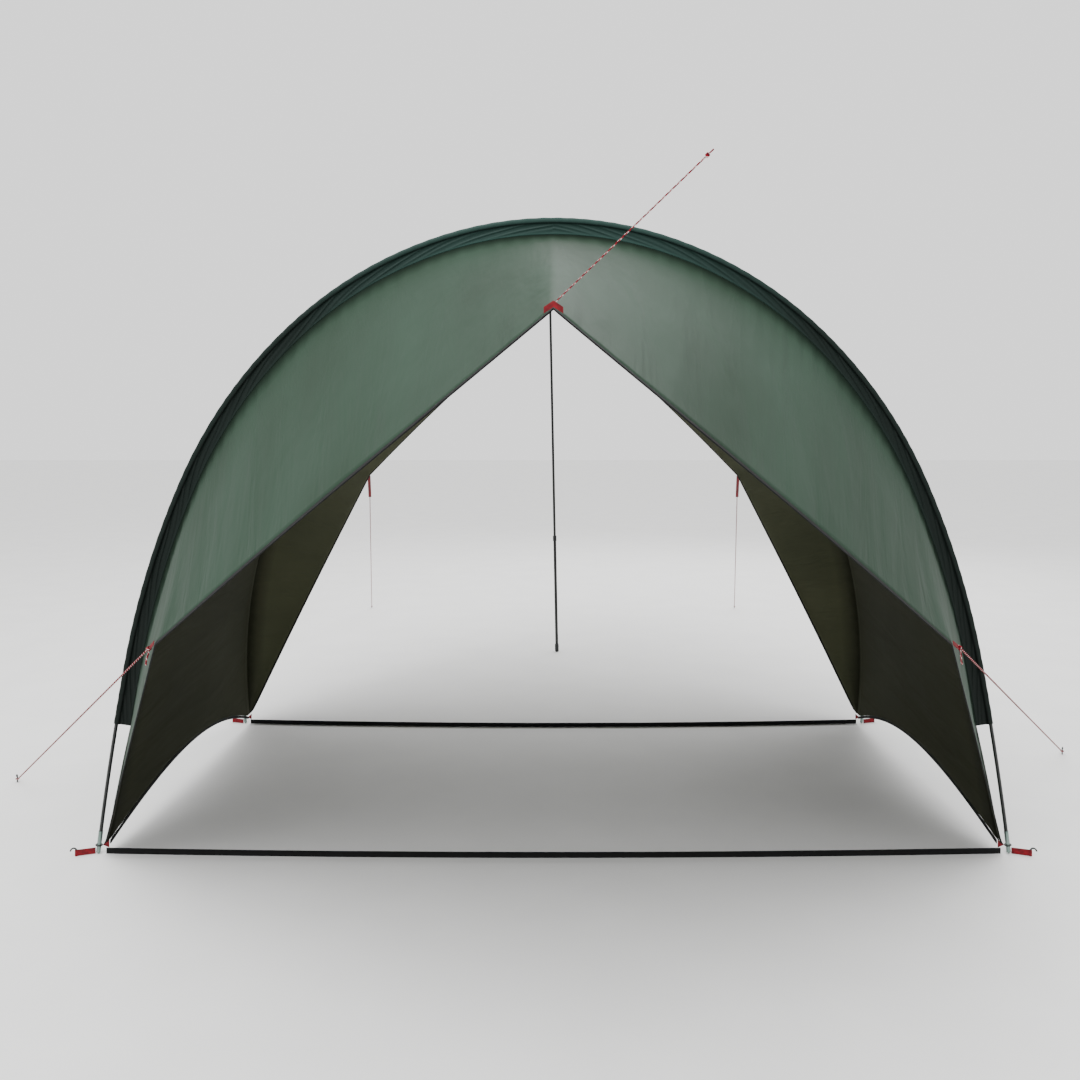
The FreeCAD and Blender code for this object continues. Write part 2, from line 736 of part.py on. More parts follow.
def make_rear_corner_straps(rear):
    """Long flat straps, their width level, from each rear corner out to its rope."""
    straps = []
    for side_name, side in SIDES:
        rope = rope_points(f"rear_{side_name}_guy_rope")[0]
        corner = corner_frame(rear, side)[0]
        toward = unit(rope - corner)
        start = corner + toward * (dim("hem_width") + dim("hem_thickness") / 2)
        end = rope - toward * dim("rope_gap")
        across = unit(AXIS_Z.cross(toward)) * (dim("rear_strap_width") / 2)
        straps.append(block([start - across, end - across, end + across, start + across], dim("webbing")))
    feature("rear_corner_straps", Part.makeCompound(straps))


def make_front_knots(front):
    """The knot that ties each front rope to its corner, with its hanging tail."""
    knots = []
    for side_name, side in SIDES:
        rope = rope_points(f"front_{side_name}_guy_rope")
        corner = corner_frame(front, side)[0]
        toward = unit(rope[0] - corner)
        middle = rope[0] - toward * (dim("knot_od") / 2)
        ball = Part.makeSphere(dim("knot_od") / 2 - dim("rope_gap") / 2, middle)
        drop = Vector(side * dim("knot_drift"), 0, -dim("knot_tail"))
        tail = Part.makeCylinder(dim("rope_od") / 2, drop.Length, middle, drop)
        knots.append(ball.fuse(tail))
    feature("front_rope_knots", Part.makeCompound(knots))


def make_peak_knot():
    """The stopper knot at the free end of the peak rope, with a short end beyond it."""
    start, end = rope_points("front_peak_guy_rope")
    along = unit(end - start)
    radius = dim("peak_knot_od") / 2
    middle = end + along * (radius + dim("rope_gap") / 2)
    tail = Part.makeCylinder(dim("peak_rope_od") / 2, dim("peak_knot_tail"), middle, along)
    feature("front_peak_rope_knot", Part.makeSphere(radius, middle).fuse(tail))


# ---------------------------------------------------------------- centre pole
# The top tube is as long as it takes to bring the spike's shoulder just under the rear peak's plate.
TOP_LENGTH = ("(Dims.rear_peak_height + Dims.seam_gap - Dims.spike_seat - Dims.foot_floor - Dims.lower_length"
              " + Dims.overlap - Dims.mid_length - 2 * Dims.tube_gap)")


def make_pole():
    ground = pole_placement(0)
    foot_bore = "(Dims.lower_od / 2 + Dims.foot_play)"
    turned("pole_foot", [("0", "0"), ("Dims.foot_od / 4", "Dims.foot_nose"),
                         ("Dims.foot_od / 2", "Dims.foot_shoulder"),
                         ("Dims.foot_od / 2", "Dims.foot_length"), (foot_bore, "Dims.foot_length"),
                         (foot_bore, "Dims.foot_floor"), ("0", "Dims.foot_floor")], ground)
    low = dim("foot_floor") + dim("tube_gap")
    lower = pole_placement(low)
    turned("pole_lower_tube", pipe_outline("lower_od", "lower_bore", "0", "Dims.lower_length"), lower)
    top = low + dim("lower_length")
    lip = "(Dims.upper_od / 2 + Dims.run_play)"
    grip = "(Dims.lower_od / 2 + Dims.foot_play)"
    turned("pole_lock_collar",
           [(grip, "-Dims.collar_length"),
            ("Dims.collar_od / 2 - Dims.collar_chamfer", "-Dims.collar_length"),
            ("Dims.collar_od / 2", "-Dims.collar_length + Dims.collar_chamfer_run"),
            ("Dims.collar_od / 2", "Dims.collar_lip - Dims.collar_chamfer_run"),
            ("Dims.collar_od / 2 - Dims.lip_chamfer", "Dims.collar_lip"), (lip, "Dims.collar_lip"),
            (lip, "Dims.tube_gap"), (grip, "Dims.tube_gap")], pole_placement(top))
    mid = top - dim("overlap")
    turned("pole_middle_tube", pipe_outline("upper_od", "upper_bore", "0", "Dims.mid_length"),
           pole_placement(mid))
    joint = mid + dim("mid_length")
    turned("pole_top_tube", pipe_outline("upper_od", "upper_bore", "0", TOP_LENGTH),
           pole_placement(joint + dim("tube_gap")))
    turned("pole_spigot", [("0", "-Dims.spigot_length / 2"),
                           ("Dims.spigot_od / 2", "-Dims.spigot_length / 2"),
                           ("Dims.spigot_od / 2", "Dims.spigot_length / 2"),
                           ("0", "Dims.spigot_length / 2")], pole_placement(joint))
    tip = joint + dim("tube_gap") + value(TOP_LENGTH)
    turned("pole_spike", [("0", "-Dims.spike_plug"), ("Dims.spigot_od / 2", "-Dims.spike_plug"),
                          ("Dims.spigot_od / 2", "Dims.tube_gap"), ("Dims.upper_od / 2", "Dims.tube_gap"),
                          ("Dims.upper_od / 2", "Dims.spike_shoulder"),
                          ("Dims.spike_od / 2", "Dims.spike_neck"),
                          ("Dims.spike_od / 2", "Dims.spike_length - Dims.spike_point"),
                          ("Dims.spike_tip", "Dims.spike_length"), ("0", "Dims.spike_length")],
           pole_placement(tip))
    runner = "(Dims.lower_bore / 2 - Dims.run_play)"
    turned("pole_lock_plug", [("0", "-Dims.plug_length"),
                              (f"{runner} - Dims.plug_chamfer", "-Dims.plug_length"),
                              (runner, "-Dims.plug_length + Dims.plug_chamfer_run"),
                              (runner, "-Dims.plug_gap"), ("Dims.stem_od / 2", "-Dims.plug_gap"),
                              ("Dims.stem_od / 2", "Dims.stem_length"), ("0", "Dims.stem_length")],
           pole_placement(mid))
    thread = "(Dims.stem_od / 2 + Dims.run_play)"
    turned("pole_lock_insert", [(thread, "Dims.plug_gap"), ("Dims.insert_od / 2", "Dims.plug_gap"),
                                ("Dims.insert_od / 2", "Dims.insert_length"),
                                (thread, "Dims.insert_length")], pole_placement(mid))


# ---------------------------------------------------------------- the whole tent
def make_tent():
    for arch in ARCHES:
        make_tubes(arch)
        make_ferrules(arch)
        make_elastic(arch)
        make_ends(arch)
        make_sleeve(arch)
        make_ground_strap(arch)
    front = Awning(FRONT, -1)
    rear = Awning(REAR, 1)
    make_roof()
    make_awning(front)
    make_awning(rear)
    make_hems((front, rear))
    make_rings()
    make_foot_tabs()
    make_peg_loops()
    make_foot_pegs()
    make_front_peak_tab(front)
    make_rear_peak_tab()
    make_ropes()
    make_guy_pegs()
    make_front_corner_tabs(front)
    make_rear_corner_straps(rear)
    make_front_knots(front)
    make_peak_knot()
    make_pole()


def check_and_write():
    DOC.recompute()
    for thing in DOC.Objects:
        bad = {"Invalid", "Error"} & set(thing.State)
        assert not bad, f"{thing.Label} is {bad}"
    for part in PARTS:
        assert not part.Shape.isNull() and part.Shape.isValid(), f"{part.Label} has a bad shape"
        assert part.Shape.Solids, f"{part.Label} has no solid"
    os.makedirs("parts", exist_ok=True)
    for part in PARTS:
        part.Shape.exportStep(os.path.join("parts", f"{part.Label}.step"))
    print(len(PARTS), "parts written")


make_tent()
check_and_write()
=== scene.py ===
# %% [markdown]
# # An arch tent on poles
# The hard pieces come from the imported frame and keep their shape. Everything sewn or tied is built here as
# what it is: cloth, webbing and rope. All lengths are in metres, in the frame's own axes: +Z up, front to -Y.

# %% Load the frame
import json
import math

import bmesh
import bpy
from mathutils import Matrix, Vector, noise


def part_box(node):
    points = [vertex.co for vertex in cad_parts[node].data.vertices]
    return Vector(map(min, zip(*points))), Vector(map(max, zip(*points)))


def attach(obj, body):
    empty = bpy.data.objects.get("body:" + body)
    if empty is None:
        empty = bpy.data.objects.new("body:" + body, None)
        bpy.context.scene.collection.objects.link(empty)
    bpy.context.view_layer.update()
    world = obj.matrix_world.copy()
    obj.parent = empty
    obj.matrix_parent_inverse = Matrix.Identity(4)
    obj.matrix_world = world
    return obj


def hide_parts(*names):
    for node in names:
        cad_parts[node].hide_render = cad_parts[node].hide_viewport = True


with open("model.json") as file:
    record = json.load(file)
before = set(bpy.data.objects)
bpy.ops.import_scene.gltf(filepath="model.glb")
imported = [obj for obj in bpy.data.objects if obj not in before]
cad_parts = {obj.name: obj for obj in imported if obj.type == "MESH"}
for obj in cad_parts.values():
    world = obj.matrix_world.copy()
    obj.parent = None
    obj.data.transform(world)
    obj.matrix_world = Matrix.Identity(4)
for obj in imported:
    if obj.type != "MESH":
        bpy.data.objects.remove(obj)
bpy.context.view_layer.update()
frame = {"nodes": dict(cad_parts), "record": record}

# %% [markdown]
# ## Camera
# A level camera at eye height sees upright poles as upright. The lens is a plain wide-normal one, and a small
# shift frames the tent without tilting the camera, so nothing converges.

# %% Camera
FRONT_Y = -0.835            # the front arch
REAR_Y = 0.700              # the rear arch
EYE_HEIGHT = 1.395
EYE_DISTANCE = 3.360        # from the eye to the front arch
camera_data = bpy.data.cameras.new("eye_height_camera")
camera_data.lens = 33.333
camera_data.sensor_width = 36
camera_data.shift_x = -0.0125
camera_data.shift_y = -0.094
camera = bpy.data.objects.new("eye_height_camera", camera_data)
camera.location = (0, FRONT_Y - EYE_DISTANCE, EYE_HEIGHT)
camera.rotation_euler = (math.radians(90), 0, 0)
bpy.context.scene.collection.objects.link(camera)
bpy.context.scene.camera = camera
print("camera at", tuple(round(v, 3) for v in camera.location))

# %% [markdown]
# ## Shared sizes
# Sizes that several steps use, in metres.

# %% Shared sizes
START = 0.034               # length along the pole where the canopy begins
SLEEVE_START = 0.430        # length along the pole where the sleeve begins
SLEEVE_END = 5.35           # and where it ends
CLOTH = 0.0012
HEM_WIDTH, HEM_THICK = 0.0118, 0.0032
WEBBING = 0.0017
ROPE, PEAK_ROPE = 0.005, 0.0025
BRAID_TURN = 0.019          # one twist of the braid
print("cloth", CLOTH, "hem", HEM_WIDTH, "rope", ROPE)

# %% [markdown]
# ## Small tools
# A colour is written as on a paint card, in hex, and turned to the linear numbers that the renderer adds up.
# One function adds any shader node with its settings and links.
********
§ Exercise directions
Exactly as written, return the lines from the line containing "if empty is" through the line containing "bpy.data.objects.remove(obj)", both included.

§ Answer in full
    if empty is None:
        empty = bpy.data.objects.new("body:" + body, None)
        bpy.context.scene.collection.objects.link(empty)
    bpy.context.view_layer.update()
    world = obj.matrix_world.copy()
    obj.parent = empty
    obj.matrix_parent_inverse = Matrix.Identity(4)
    obj.matrix_world = world
    return obj


def hide_parts(*names):
    for node in names:
        cad_parts[node].hide_render = cad_parts[node].hide_viewport = True


with open("model.json") as file:
    record = json.load(file)
before = set(bpy.data.objects)
bpy.ops.import_scene.gltf(filepath="model.glb")
imported = [obj for obj in bpy.data.objects if obj not in before]
cad_parts = {obj.name: obj for obj in imported if obj.type == "MESH"}
for obj in cad_parts.values():
    world = obj.matrix_world.copy()
    obj.parent = None
    obj.data.transform(world)
    obj.matrix_world = Matrix.Identity(4)
for obj in imported:
    if obj.type != "MESH":
        bpy.data.objects.remove(obj)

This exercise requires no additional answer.